Doctors (and their insurance carriers) want the best identification possible in these situations to prevent performing surgery on the wrong limb or even the wrong person.

That cannot be done with medications, which is why biometrics increasingly are looked at as a solution to minimizing prescribing errors. The WHO, citing United Kingdom research, found that between November 2003 and July 2005, 236 “incidents and near misses” involving missing wristbands or incorrect wristbands.

Besides avoiding harmful mistakes, medication errors are estimated to cost the world economy $42 billion annually.

The WHO has created posters and other materials for those involved in giving patients medicine, and they carry a message that is familiar to most everyone in the digital ID community. “Before you give it … Know. Check. Ask.”

And not only at check-in, according to a guest article by Jumio Chief of Digital Identity Philipp Pointner in news publication Business Leader. All the same biometric identification can and arguably should be a part of a patient’s entire stay, at least during transitions like to the operating room and back.

In the United States, the Democrats are trying to retake the momentum on health care issues, although it is a coin toss right now whether they will be able to that agenda in the near future as mid-term elections loom.

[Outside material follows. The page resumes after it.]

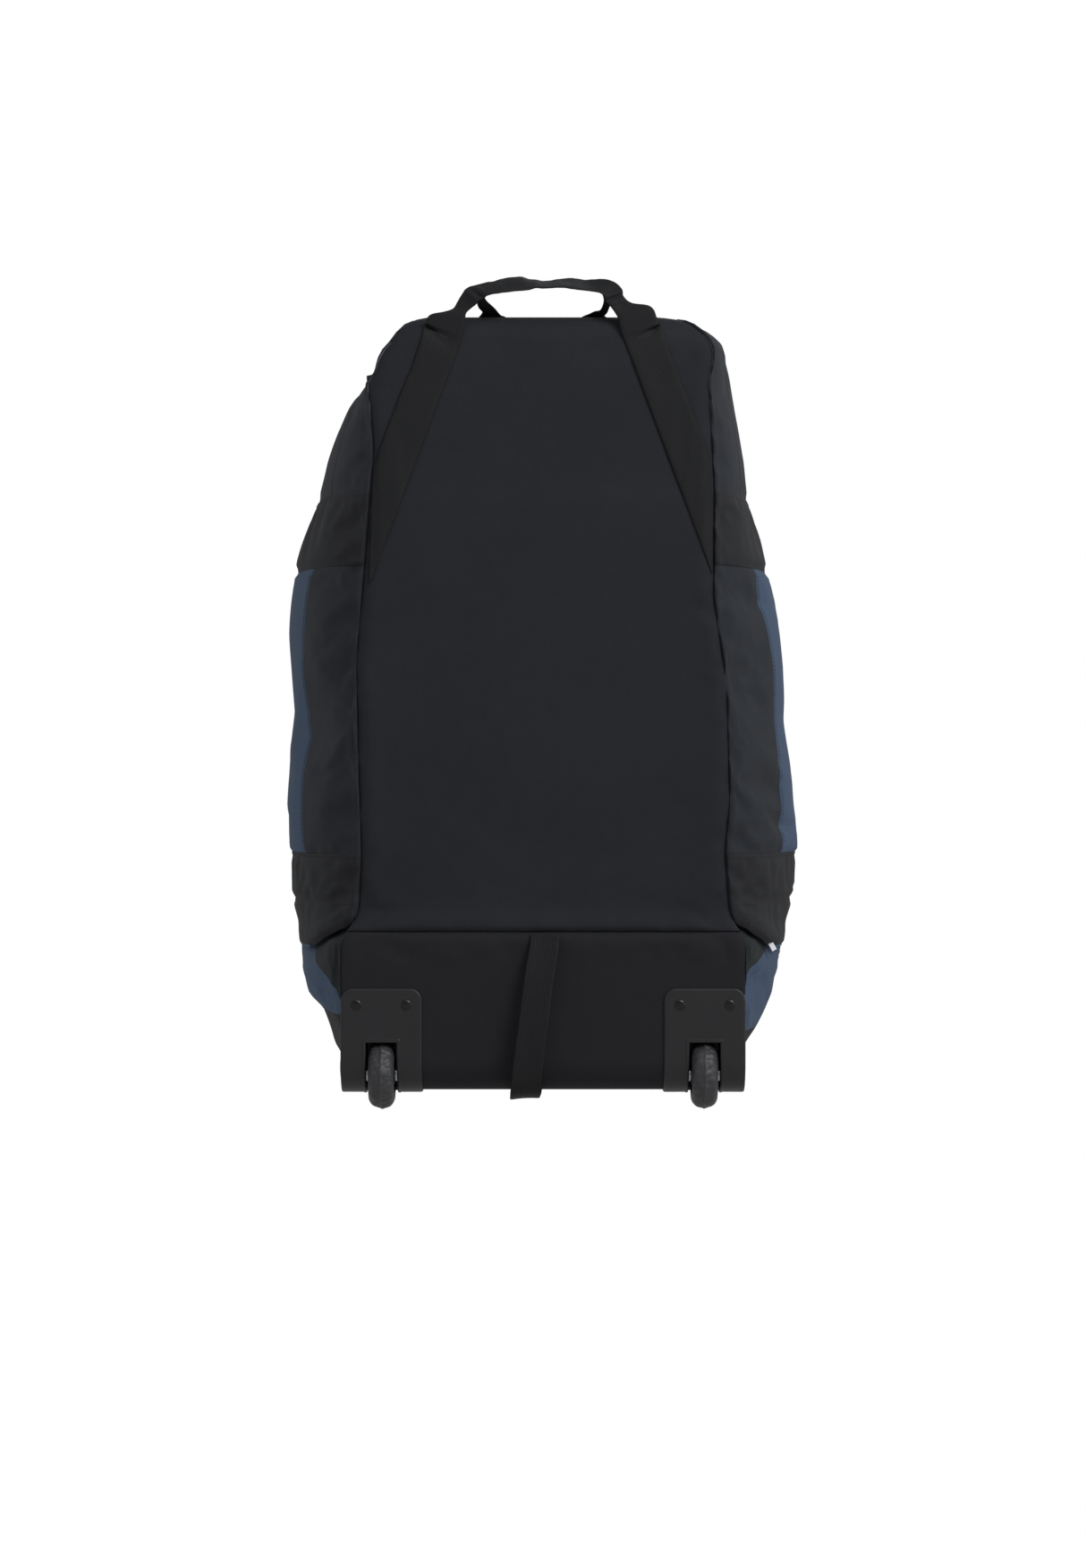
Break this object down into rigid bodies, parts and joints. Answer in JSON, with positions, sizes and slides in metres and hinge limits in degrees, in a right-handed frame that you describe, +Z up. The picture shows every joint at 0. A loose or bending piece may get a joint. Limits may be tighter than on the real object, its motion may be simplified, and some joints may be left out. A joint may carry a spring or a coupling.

An article in political news publication Politico lists health care-related issues dear to a significant segment of Democratic voters, including patient IDs and abortion data privacy.

Another attempt to lift the ban on putting federal money to a national patient ID system is on the agenda again for this session, after falling short last year.

It might be that some health care organizations are waiting for Washington to make the choice of adopting biometrics for them. They have a number of sticking points all their own.

Industry executives are leery of pushing biometric identification schemes on consumers. How leery is up for debate, but executives would like to avoid having that conversation every day with frightened, confused and otherwise non-compliant consumers enter their facilities.

In a guest article by Aware CEO Bob Eckel and posted by HIT Consultant Media, Eckel makes a valid point in that the health care industry has been burned by incompatible information technology. More digitized health services could be an opportunity to bring the benefits of biometric security to the sector, he argues.